_WHAT YOU SHOULD DO_.
Find the line that contains "for node in" and print it and every line after it, exactly, please.

-- Start --

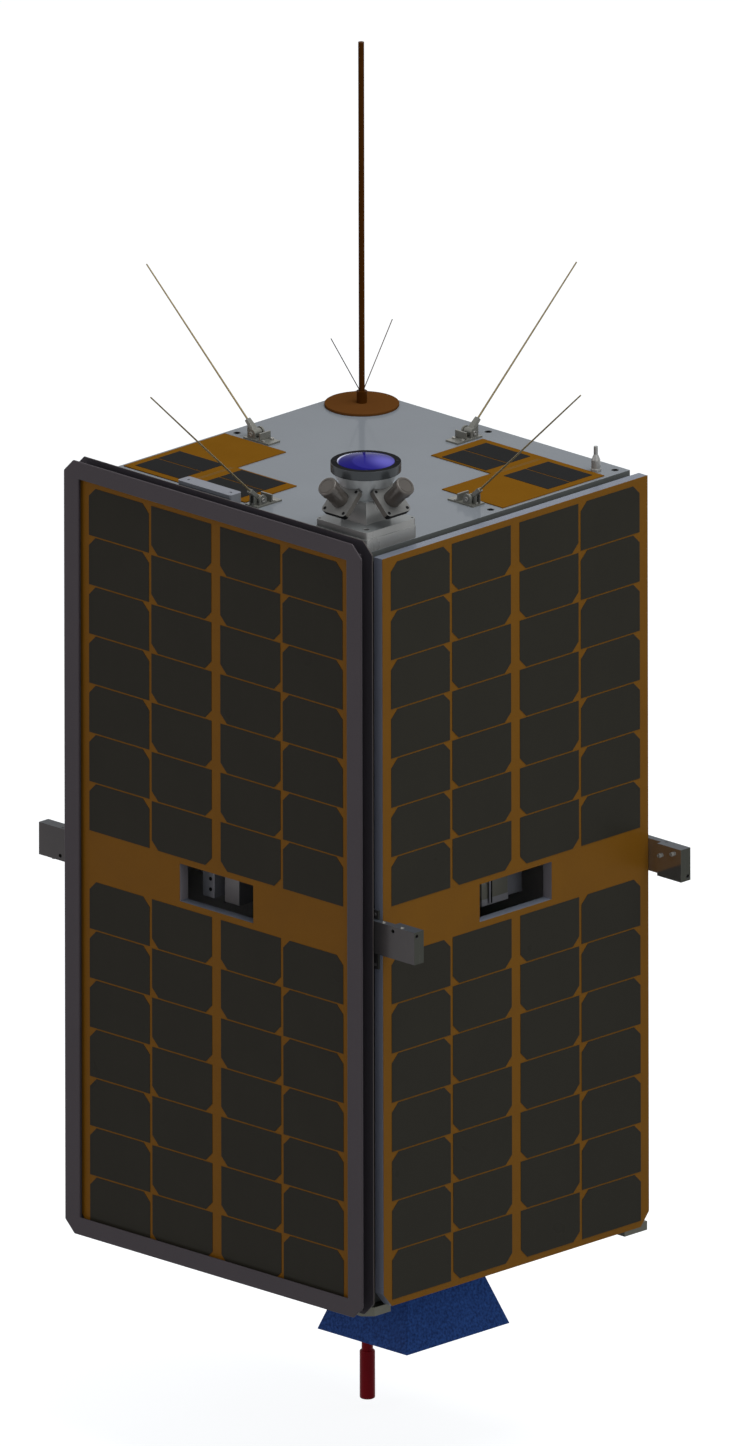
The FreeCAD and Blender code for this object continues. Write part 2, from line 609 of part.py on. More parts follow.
def make_lens_head():
    x, y = HEAD_AT
    body = plate(HEAD_BLOCK_SIDE, HEAD_BLOCK_SIDE, TOP + HEAD_BASE_TALL,
                 TOP + HEAD_BASE_TALL + HEAD_BLOCK_TALL, HEAD_AT)
    body = body.fuse(Part.makeCone(HEAD_BLOCK_SIDE / 2, CONE_HIGH_R, RING_LOW - CONE_LOW,
                                   V(x, y, TOP + CONE_LOW)))
    side = SUN_PLATE_SIDE / 2
    plates, barrels = [], []
    for angle in (-90, 0):
        body = body.fuse(turned(sun_gusset(), angle, HEAD_AT))
        piece = round_uprights(box(-side, side, -side, side, -SUN_PLATE_THICK, 0), SUN_PLATE_ROUND)
        for sx, sy in corners(side - SUN_SCREW_IN):
            piece = piece.cut(rod(SUN_SCREW_R, (sx, sy, -SUN_PLATE_THICK), (0, 0, 1),
                                  SUN_PLATE_THICK))
        barrel = sun_barrel()
        piece.Placement = sun_frame(angle)
        barrel.Placement = sun_frame(angle)
        plates.append(piece)
        barrels.append(barrel)
    # room for the plates, which rest on the gussets
    room = side + FIT
    for angle in (-90, 0):
        clear = box(-room, room, -room, room, -SUN_PLATE_THICK, FIT)
        clear.Placement = sun_frame(angle)
        body = body.cut(clear)
    body = body.removeSplitter()
    save("lens_head_body", body)
    save("sun_sensor_plates", *plates)
    save("sun_sensor_barrels", *barrels)

    ring = rod(RING_R, (x, y, TOP + RING_LOW), (0, 0, 1), RING_TALL)
    ring = ring.cut(rod(LENS_R + LENS_FIT, (x, y, TOP + RING_LOW), (0, 0, 1), RING_TALL))
    save("lens_ring", ring)
    # the glass: a drum with a shallow crown
    crown_r = (LENS_R ** 2 + LENS_RISE ** 2) / (2 * LENS_RISE)
    drum = rod(LENS_R, (x, y, TOP + RING_LOW), (0, 0, 1), RING_TALL + LENS_RISE)
    ball = Part.makeSphere(crown_r, V(x, y, TOP + RING_LOW + RING_TALL + LENS_RISE - crown_r))
    save("lens", drum.common(ball))


# ---------------------------------------------------------------- deck solar sheets
def make_deck_sheets():
    """The sheet at the front left, and the same turned half round at the back right."""
    wide, deep = SHEET_CELL
    gap_x, gap_y = SHEET_CELL_GAP
    left_margin, right_margin, front_margin, back_margin = SHEET_MARGIN
    left, front = -HALF + SHEET_SIDE_IN, -HALF + SHEET_END_IN
    right, back = (-FOOT_PLATE_WIDE / 2 - gap for gap in SHEET_WHIP_GAP)
    columns = int((right - left - left_margin - right_margin + gap_x) / (wide + gap_x))
    lefts = [left + left_margin + i * (wide + gap_x) for i in range(columns)]
    fronts = [front + front_margin, front + front_margin + deep + gap_y]
    inner_x = lefts[0] + wide + SHEET_LEG_MARGIN
    inner_y = fronts[-1] + deep + back_margin
    # an arm along the front and a leg along the side
    outline = ((left, front), (right, front), (right, inner_y), (inner_x, inner_y),
               (inner_x, back), (left, back))
    sheet = prism([(x, y, TOP) for x, y in outline], (0, 0, SHEET_THICK))
    top = TOP + SHEET_THICK
    cells = [box(x, x + wide, y, y + deep, top, top + SHEET_CELL_THICK)
             for x in lefts for y in fronts]
    save("deck_solar_sheets", sheet, turned(sheet, 180))
    save("deck_solar_cells", *cells, *[turned(cell, 180) for cell in cells])


# ---------------------------------------------------------------- whips
def whip_bracket():
    """Foot plate, upright wall, two cheeks with the hinge pin, and two stop ribs, out along +X."""
    hx, hz = HINGE_AT
    z0, z1 = TOP, TOP + FOOT_PLATE_THICK
    half = FOOT_PLATE_WIDE / 2
    bracket = box(hx - FOOT_PLATE_IN, hx + FOOT_PLATE_OUT, -half, half, z0, z1)
    bracket = bracket.fuse(box(hx - FOOT_WALL_IN - FOOT_WALL_THICK, hx - FOOT_WALL_IN,
                               -FOOT_WALL_WIDE / 2, FOOT_WALL_WIDE / 2, z0, z0 + FOOT_WALL_TALL))
    cheek_in = HUB_WIDE / 2 + CHEEK_GAP
    cheek_r = HUB_R + CHEEK_RIM
    for y0 in (cheek_in, -cheek_in - CHEEK_THICK):
        cheek = box(hx - cheek_r, hx + cheek_r, y0, y0 + CHEEK_THICK, z1 - SINK, hz)
        cheek = cheek.fuse(rod(cheek_r, (hx, y0, hz), (0, 1, 0), CHEEK_THICK))
        bracket = bracket.fuse(cheek)
    pin_half = cheek_in + CHEEK_THICK
    bracket = bracket.fuse(rod(PIN_R, (hx, -pin_half, hz), (0, 1, 0), 2 * pin_half))
    # stop: a rib on each side of the outer screw, just under the resting tongue
    slope = math.tan(math.radians(WHIP_RISE))
    under = (TONGUE_THICK / 2 + FIT) / math.cos(math.radians(WHIP_RISE))
    xs = (hx + HUB_R + STOP_GAP, hx + FOOT_PLATE_OUT - STOP_GAP)
    low, high = (hz + (x - hx) * slope - under for x in xs)
    outline = [(xs[0], z1 - SINK), (xs[1], z1 - SINK), (xs[1], high), (xs[0], low)]
    for y in (FOOT_SCREW_R + STOP_GAP, -FOOT_SCREW_R - STOP_GAP - STOP_RIB_WIDE):
        bracket = bracket.fuse(prism([(x, y, z) for x, z in outline], (0, STOP_RIB_WIDE, 0)))
    across = half - FOOT_SCREW_EDGE
    for x, y in ((hx - FOOT_SCREW_IN, across), (hx - FOOT_SCREW_IN, -across),
                 (hx + FOOT_SCREW_OUT, 0)):
        bracket = bracket.cut(rod(FOOT_SCREW_R, (x, y, z0), (0, 0, 1), FOOT_PLATE_THICK))
    return bracket.removeSplitter()


def whip():
    """Hub, tapered tongue and rod, out along +X, then raised to its rest angle."""
    hx, hz = HINGE_AT
    hub = rod(HUB_R, (hx, -HUB_WIDE / 2, hz), (0, 1, 0), HUB_WIDE)
    end = hx + TONGUE_LONG
    low = hz - TONGUE_THICK / 2
    tongue = prism([(hx, -TONGUE_WIDE / 2, low), (end, -TONGUE_END_WIDE / 2, low),
                    (end, TONGUE_END_WIDE / 2, low), (hx, TONGUE_WIDE / 2, low)],
                   (0, 0, TONGUE_THICK))
    wire = Part.makeCone(WHIP_ROOT_R, WHIP_TIP_R, WHIP_LONG - TONGUE_LONG + WHIP_SEAT,
                         V(end - WHIP_SEAT, 0, hz), V(1, 0, 0))
    piece = hub.fuse([tongue, wire]).removeSplitter()
    bore = rod(PIN_R + PIN_FIT, (hx, -HUB_WIDE / 2, hz), (0, 1, 0), HUB_WIDE)
    piece = piece.cut(bore)
    piece.rotate(V(hx, 0, hz), V(0, -1, 0), WHIP_RISE)
    return piece


def make_whips():
    bracket, rod_piece = whip_bracket(), whip()
    for side, angle in QUARTERS:
        save("whip_bracket_" + side, turned(bracket, angle - 90))
        save("whip_" + side, turned(rod_piece, angle - 90))


# ---------------------------------------------------------------- small deck fittings
def make_stub():
    x, y = HALF - STUB_IN[0], HALF - STUB_IN[1]
    low, pieces = TOP, []
    for tall, foot_r, top_r in STUB_STEPS:
        pieces.append(Part.makeCone(foot_r, top_r, tall, V(x, y, low)))
        low += tall
    save("stub_antenna", pieces[0].fuse(pieces[1:]).removeSplitter())


def make_edge_block():
    """A low block with rounded ends and two grooves along its front."""
    long, deep, tall = EDGE_BLOCK
    x1 = -FOOT_PLATE_WIDE / 2 - EDGE_BLOCK_WHIP_GAP
    x0 = x1 - long
    y0 = -HALF + EDGE_BLOCK_IN
    high = TOP + tall
    piece = round_uprights(box(x0, x1, y0, y0 + deep, TOP, high), EDGE_BLOCK_ROUND)
    for up in GROOVE_UP:
        piece = piece.cut(box(x0, x1, y0, y0 + GROOVE_DEEP, TOP + up, TOP + up + GROOVE_TALL))
    for x in (x0 + EDGE_BLOCK_HOLE_IN, x1 - EDGE_BLOCK_HOLE_IN):
        piece = piece.cut(rod(EDGE_BLOCK_HOLE_R, (x, y0 + deep / 2, high - EDGE_BLOCK_HOLE_DEEP),
                              (0, 0, 1), EDGE_BLOCK_HOLE_DEEP))
    save("edge_block", piece)


# ---------------------------------------------------------------- equipment inside
def make_equipment():
    shelf_z = WINDOW_MID + WINDOW_TALL / 2 + SHELF_ABOVE
    sill_z = WINDOW_MID - WINDOW_TALL / 2
    out, closed = HALF - FIT, CLOSING_BACK - FIT
    shelf = box(-closed, out, -out, closed, shelf_z, shelf_z + SHELF_THICK)
    for x, y in corners(HALF - POST_SIDE / 2):
        shelf = shelf.cut(plate(POST_SIDE, POST_SIDE, shelf_z, shelf_z + SHELF_THICK, (x, y)))
    save("equipment_shelf", shelf)
    boxes = [box(x0, x1, -HALF + near, -HALF + far, sill_z - drop, shelf_z)
             for x0, x1, near, far, drop in FRONT_BOXES]
    boxes += [box(HALF - far, HALF - near, y0, y1, sill_z - drop, shelf_z)
              for y0, y1, near, far, drop in RIGHT_BOXES]
    save("equipment_boxes", *boxes)
    wide, deep, tall = BATTERY
    save("battery_block", plate(wide, deep, DECK_THICK, DECK_THICK + tall))


make_decks()
make_posts()
make_feet()
make_panels()
make_closing_panels()
make_front_frame()
make_lugs()
make_horn()
make_sleeve_antenna()
make_mast()
make_head_base()
make_lens_head()
make_deck_sheets()
make_whips()
make_stub()
make_edge_block()
make_equipment()
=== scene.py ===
import bmesh
import bpy
from math import cos, pi, radians, sin
from mathutils import Matrix, Quaternion, Vector


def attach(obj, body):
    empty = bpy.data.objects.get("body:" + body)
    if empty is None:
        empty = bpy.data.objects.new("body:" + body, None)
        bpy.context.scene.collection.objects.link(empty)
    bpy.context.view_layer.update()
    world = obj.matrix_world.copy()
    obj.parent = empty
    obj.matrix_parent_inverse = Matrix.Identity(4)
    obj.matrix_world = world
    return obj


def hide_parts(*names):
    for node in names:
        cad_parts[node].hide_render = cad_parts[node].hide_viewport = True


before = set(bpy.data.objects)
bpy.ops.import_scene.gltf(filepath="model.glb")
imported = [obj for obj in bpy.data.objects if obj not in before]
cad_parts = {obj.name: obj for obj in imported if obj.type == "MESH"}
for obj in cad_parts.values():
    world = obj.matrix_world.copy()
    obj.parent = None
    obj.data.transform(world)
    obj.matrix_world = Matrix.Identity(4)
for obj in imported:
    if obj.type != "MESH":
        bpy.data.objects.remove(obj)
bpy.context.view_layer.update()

# A small box-shaped satellite, dressed in the order it is put together:
# decks, posts, feet, solar and closing panels, front frame, lugs, horn and
# sleeve antenna below, then everything on the top deck, then what shows
# inside.
# Metres throughout. Z is up, the framed front is -Y, the right side is +X.

# ------------------------------------------------------------------ decks
# The two square decks are milled aluminium plate, bead blasted to a dull
# pale grey with sawn sides and every edge broken, and screwed to the corner
# posts. Dark threaded inserts line the top deck's holes.
BODY = "satellite_body"
TOP = 0.636                  # the top deck's upper face
HOLE_AT = 0.143              # its holes from the middle, at the corners and mid-edge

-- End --

_SOLUTION FOR THIS PROBLEM_.
    for node in names:
        cad_parts[node].hide_render = cad_parts[node].hide_viewport = True


before = set(bpy.data.objects)
bpy.ops.import_scene.gltf(filepath="model.glb")
imported = [obj for obj in bpy.data.objects if obj not in before]
cad_parts = {obj.name: obj for obj in imported if obj.type == "MESH"}
for obj in cad_parts.values():
    world = obj.matrix_world.copy()
    obj.parent = None
    obj.data.transform(world)
    obj.matrix_world = Matrix.Identity(4)
for obj in imported:
    if obj.type != "MESH":
        bpy.data.objects.remove(obj)
bpy.context.view_layer.update()

# A small box-shaped satellite, dressed in the order it is put together:
# decks, posts, feet, solar and closing panels, front frame, lugs, horn and
# sleeve antenna below, then everything on the top deck, then what shows
# inside.
# Metres throughout. Z is up, the framed front is -Y, the right side is +X.

# ------------------------------------------------------------------ decks
# The two square decks are milled aluminium plate, bead blasted to a dull
# pale grey with sawn sides and every edge broken, and screwed to the corner
# posts. Dark threaded inserts line the top deck's holes.
BODY = "satellite_body"
TOP = 0.636                  # the top deck's upper face
HOLE_AT = 0.143              # its holes from the middle, at the corners and mid-edge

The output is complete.